An officer later found their mother dead from blunt-force injuries and her death was ruled a homicide. Miles and the girls were found days later in a remote area of Colorado. The girls were 7 and 14 at the time.

Devil: Tonya Bates

'I am pleased with the guilty verdict against Terry Miles. I would like to thank the U.S. Attorney's Office, the FBI and the men and women of the Round Rock Police Department and all our Law Enforcement partners who worked tirelessly on this case. Our prayers are that this verdict starts the healing process for the two victims,' said Round Rock Police Chief Banks.

'This investigation and subsequent prosecution, resulted from the exemplary collaboration of federal, state, and local law enforcement, across multiple states, leading to the safe recovery of two children,' added FBI Special Agent in Charge Christopher Combs. 'This effort not only exemplifies our commitment to prevent violent crimes against children, but it sends a clear message that we will relentlessly pursue and prosecute violent criminals who prey on the most vulnerable in our society.'  

Investigators allege Miles repeatedly struck Bates with a flashlight, though he hasn't been charged in the death. Bates blood was also found in Miles' sneakers, testimony at the trial revealed. 

Law enforcement officials tracked the girls' phones, finding one in the woods near a Wal-Mart in Round Rock. Surveillance footage from the store showed Miles buying camping gear, including a 10-person tent, rope and tarps, then leaving in a vehicle that matched Bates' car.

The other daughter's phone showed a location near two cell towers in New Mexico on January 1. A license plate reader also captured a picture of the car travelling toward Colorado.
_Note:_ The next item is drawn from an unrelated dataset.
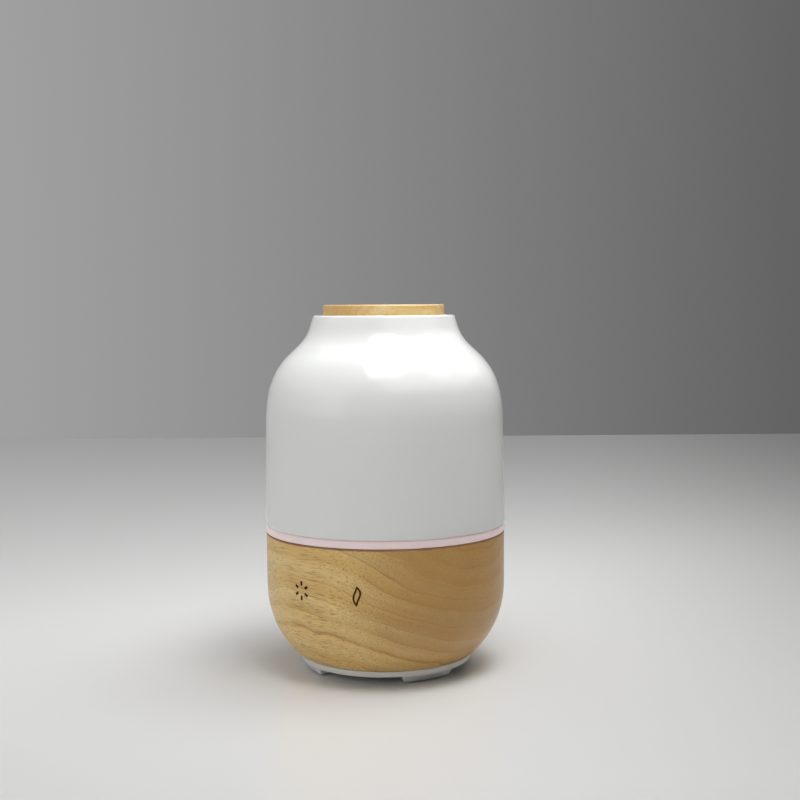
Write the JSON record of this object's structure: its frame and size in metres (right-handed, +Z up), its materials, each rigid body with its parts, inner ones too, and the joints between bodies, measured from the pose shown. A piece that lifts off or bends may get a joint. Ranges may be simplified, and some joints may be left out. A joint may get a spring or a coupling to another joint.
{
  "type": "essential oil diffuser",
  "caption": "Tabletop ultrasonic aroma diffuser: white bottle-shaped cover with wooden mist outlet disc, frosted light ring, turned wooden base and small feet.",
  "frame": {"origin": "on the table, under the middle of the object", "axes": "+Z up along the axis of the turned shells; the two touch marks face -Y; the power socket's groove faces +Y"},
  "size_m": [0.111, 0.111, 0.1671],
  "materials": {
    "glaze": "white gloss glaze, slightly soft reflections",
    "base_wood": "satin lacquer over light tan wood with pinkish growth bands and short pores",
    "disc_wood": "satin golden wood",
    "frosted_plastic": "frosted translucent pale pink",
    "white_plastic": "fine moulded texture",
    "clear_plastic": "milky translucent moulded plastic",
    "black_plastic": "satin moulded",
    "pad_rubber": "matte",
    "silicone": "matte silicone",
    "steel": "zinc plated",
    "brass": "satin",
    "aluminium": "extruded",
    "green_board": "solder mask",
    "white_board": "white solder mask",
    "ferrite": "sintered",
    "copper": "enamelled copper winding",
    "led_lens": "clear lamp body",
    "red_lead": "pvc insulation",
    "grey_lead": "pvc insulation"
  },
  "bodies": {
    "base": {"wood_shell": "base_wood", "light_ring": "frosted_plastic", "bottom_plate": "white_plastic", "air_duct": "white_plastic", "touch_bracket": "white_plastic", "water_tank": "clear_plastic", "air_vent_cap": "clear_plastic", "fan_frame": "black_plastic", "capacitor_1": "black_plastic", "capacitor_2": "black_plastic", "controller_chip": "black_plastic", "transistor": "black_plastic", "dc_jack": "black_plastic", "foot_pad_1": "pad_rubber", "foot_pad_2": "pad_rubber", "foot_pad_3": "pad_rubber", "foot_pad_4": "pad_rubber", "transducer_gasket": "silicone", "transducer_clamp": "steel", "clamp_screw_1": "steel", "clamp_screw_2": "steel", "clamp_screw_3": "steel", "base_screw_1": "steel", "base_screw_2": "steel", "base_screw_3": "steel", "base_screw_4": "steel", "fan_screw_1": "steel", "fan_screw_2": "steel", "board_screw_1": "steel", "board_screw_2": "steel", "board_screw_3": "steel", "touch_spring_light": "steel", "touch_spring_mist": "steel", "transducer_disc": "brass", "fan_bearing": "brass", "dc_jack_pin": "brass", "heat_sink": "aluminium", "main_board": "green_board", "touch_board": "green_board", "led_board": "white_board", "power_inductor": "ferrite", "fan_stator": "copper", "led_1": "led_lens", "led_2": "led_lens", "led_3": "led_lens", "led_4": "led_lens", "transducer_lead": "red_lead", "jack_lead": "grey_lead", "fan_lead": "grey_lead", "led_lead": "grey_lead", "touch_lead": "grey_lead"},
    "fan_rotor": {"fan_impeller": "black_plastic", "fan_shaft": "steel", "fan_magnet": "ferrite"},
    "inner_lid": {"splash_lid": "clear_plastic"},
    "cover": {"cover_shell": "glaze", "neck_insert": "white_plastic", "neck_seal": "silicone", "mist_disc": "disc_wood"}
  },
  "joints": [
    {"name": "fan_spin", "type": "hinge", "parent": "base", "child": "fan_rotor", "pos_m": [0.0175, 0.001, 0.017], "axis": [0, 0, 1], "continuous": true},
    {"name": "lid_lift", "type": "slide", "parent": "base", "child": "inner_lid", "axis": [0, 0, 1], "range_m": [0, 0.06]},
    {"name": "cover_lift", "type": "slide", "parent": "inner_lid", "child": "cover", "axis": [0, 0, 1], "range_m": [0, 0.12]}
  ]
}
Defense attorneys say Miles was protecting the girls from their mother's chaotic and illicit lifestyle, and had no part in her death.

Testimony also revealed that Miles repeatedly engaged in sexual relations with the 14-year-old over the duration of five months

Testimony also revealed that Miles repeatedly engaged in sexual relations with the 14-year-old over the duration of five months. Mile's semen was found on the girl's underwear that she was wearing at the time that she was found. His semen was also found at the campsite where the trio had been hiding. 
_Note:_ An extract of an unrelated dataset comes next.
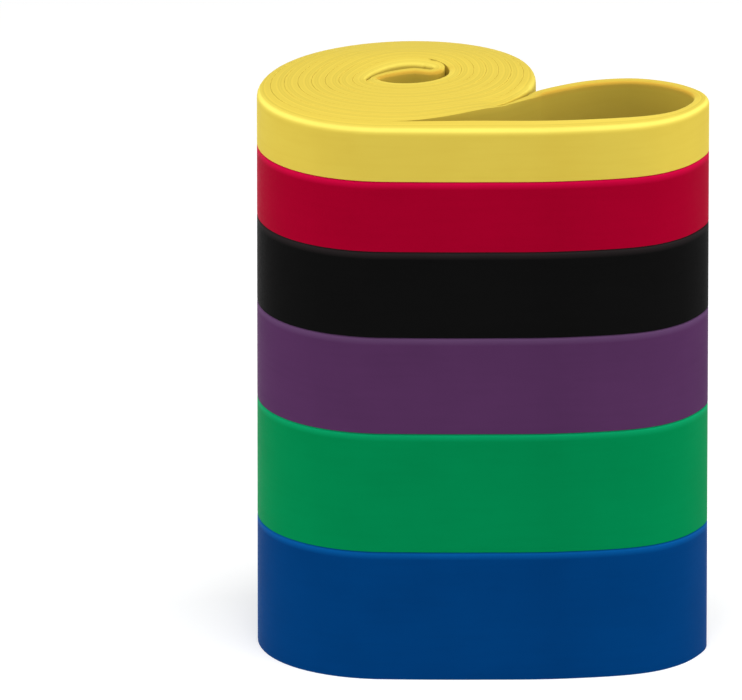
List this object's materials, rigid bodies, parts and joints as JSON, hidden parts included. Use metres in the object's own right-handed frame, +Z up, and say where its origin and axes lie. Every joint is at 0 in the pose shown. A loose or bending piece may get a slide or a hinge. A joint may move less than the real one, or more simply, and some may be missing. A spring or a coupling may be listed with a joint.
{
  "type": "resistance band set",
  "caption": "Stack of endless elastic loop bands in different widths and colours, each pressed flat, rolled up and stood on edge with one end left out as an open loop.",
  "frame": {"origin": "on the ground, under the middle of the stack's box", "axes": "+Z up through the stack, +X from the rolls towards the free loops, -Y is the front, where each loop's straight run lies"},
  "size_m": [0.1544, 0.093, 0.1993],
  "materials": {
    "blue_rubber": "satin",
    "green_rubber": "satin",
    "purple_rubber": "satin",
    "black_rubber": "satin",
    "red_rubber": "satin",
    "yellow_rubber": "satin"
  },
  "bodies": {
    "blue_roll": {"blue_band": "blue_rubber"},
    "green_roll": {"green_band": "green_rubber"},
    "purple_roll": {"purple_band": "purple_rubber"},
    "black_roll": {"black_band": "black_rubber"},
    "red_roll": {"red_band": "red_rubber"},
    "yellow_roll": {"yellow_band": "yellow_rubber"}
  },
  "joints": [
    {"name": "green_lift", "type": "slide", "parent": "blue_roll", "child": "green_roll", "axis": [0, 0, 1], "range_m": [0, 0.06]},
    {"name": "purple_lift", "type": "slide", "parent": "green_roll", "child": "purple_roll", "axis": [0, 0, 1], "range_m": [0, 0.06]},
    {"name": "black_lift", "type": "slide", "parent": "purple_roll", "child": "black_roll", "axis": [0, 0, 1], "range_m": [0, 0.06]},
    {"name": "red_lift", "type": "slide", "parent": "black_roll", "child": "red_roll", "axis": [0, 0, 1], "range_m": [0, 0.06]},
    {"name": "yellow_lift", "type": "slide", "parent": "red_roll", "child": "yellow_roll", "axis": [0, 0, 1], "range_m": [0, 0.06]}
  ]
}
Miles faces up to life in prison when sentenced in April.

According to Louisiana court records, Miles was on probation from a 2015 domestic violence conviction and a 2014 conviction for possession of stolen goods. 

Calcasieu Parish Sheriff Tony Mancuso told the Austin American-Statesman that Miles had a history of domestic violence arrests and convictions. He was convicted two other times in 2009 and 2011 on domestic violence charges.

Mancuso said Miles is still a person of interest in the 2014 homicide of the mother of a woman he was dating and living with at the time. He was also charged with second-degree attempted murder for trying to suffocate a woman he was dating in 2011 and allegedly staging a suicide scene.

The 2011 charges were dropped when that woman killed herself before she could testify.

'He will live with a woman until she's had enough, then he beats up on her and moves on and finds another victim,' Mancuso said.

Miles was also convicted twice in California with of injuring a spouse or cohabitant, in 1995 and 2002.